Survival games are all good and fun, but I can only enjoy them if they present a decent challenge. RimWorld is a brilliant colony sim, for instance, pitting players against ever-increasing odds until they escape the planet they’ve crash-landed on or a raid by mechs wipes them away. Mount & Blade: Bannerlord keeps players on their toes with random events that can throw their carefully managed kingdom into disarray. But there isn’t a more brutal, story-driven sim game than Project Zomboid.
Project Zomboid launched all the way back in 2011 and has effectively been in development for a decade at this point. The game blew up in popularity recently though, mainly because of an update that added stable multiplayer. Are there still some bugs and latency issues to sort out? Absolutely. But Project Zomboid is now playable with a decent-sized group of friends, all of whom you will watch die or have to kill yourself.
I know that last sentence sounds grim, but that’s the reality of Project Zomboid. It’s not a game where you’ll build something the first time you play and survive the apocalypse with. The game opens by saying “there is no hope” and “this is how you died.” Let me tell you right now, it is not joking.
If you play Project Zomboid, your character is going to die. It happens eventually, but unlike other survival crafting sims, death in Project Zomboid comes at a heavy cost. All the progress made with that character, specifically in regards to learning skills, is gone as soon as they die because players then have to make a completely new character. Project Zomboid is a game where death is final and happens quite often.
But everything leading up to that death is spectacular. In its moment-to-moment gameplay, Project Zomboid is a story of scrappy survival. There is no space for thriving in the game, only escaping otherwise deadly situations by the skin of your teeth. And recounting that character’s life after they likely rise again as a member of the living dead is one of Project Zomboid‘s greatest joys, right next to finding that zombified corpse and bashing its head in to claim all of your old loot.
Few highs, plenty of lows
While Project Zomboid would have you believe that there are two major players — yourself and the zombies — that’s not really the case. Comedy and tragedy dominate the game, and players will regularly find themselves running into both.
In one of my recent sessions with friends, one of my pals and I decided to venture out of our safehouse to find another one of our friends. We ended up finding him and celebrated for all of a second by drinking some soda before realizing he was leading a trail of several zombies after us. At this point, we didn’t have very good gear, and the friend we had just found was bitten.

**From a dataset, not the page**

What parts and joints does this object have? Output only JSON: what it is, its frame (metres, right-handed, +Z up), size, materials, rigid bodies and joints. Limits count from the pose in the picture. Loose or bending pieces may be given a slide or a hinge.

Basic injuries in Project Zomboid come in three flavors: Scratches, lacerations, and bites. If a zombie scratches you, there’s a 7% chance you’ll turn. A laceration is more dangerous, bumping that chance up to 25%. But if you’re bitten, it’s a death sentence. You have anywhere from hours to a few days until you join the walking dead.
We all had a good laugh knowing our bitten friend was dead and there was nothing we could do about it save for one thing. “Well Steve, I’ve got this bleach here if you want one last drink before you turn,” I said, before being told to shut up. My friend instead decided to go out in a blaze of glory, setting a safe house to respawn nearby before running to the east and setting off a car alarm, drawing the undead hordes away from our safe house.
Learning from death
Playing with friends can make these stories a bit funnier than they’d usually be. Playing on my own, I’ve died from the simplest of things. One time I climbed through a window and suffered a deep cut, which eventually led to my character simply bleeding out. It wasn’t a graceful death, but one I learned from.
And that’s the value of the stories told in Project Zomboid. Every story players experience comes with a moral. Every character’s death is a learning experience. With their brutality and all the struggle that comes with dying in the game, the stories players experience in Project Zomboid are unlike anything else. They show something small like a cut or scratch can become enormous, and leave players with an impression that won’t go away quickly.
Compared to other sim games, or even other zombie titles, Project Zomboid‘s use of death as the end of every story is practically unheard of. Few zombie titles actually show players at a disadvantage — Back 4 Blood and Left 4 Dead‘s survivors turn the undead into mincemeat and Dead Rising’s protagonists can beat zeds back with a myriad of wacky weapons — but for Project Zomboid, that power dynamic is integral. If players could fend off hordes of the undead, they wouldn’t die, and without death, they’re not getting the full gameplay experience.
Project Zomboid is like those boss fights where players are supposed to lose and then immediately get back into the game. Progressing through and learning the game requires death, players have to have a character die and learn from their mistakes. Project Zomboid‘s gameplay is one in a million, because without any outside influence, there’s only one way for players to learn, and that’s from the stories they remember.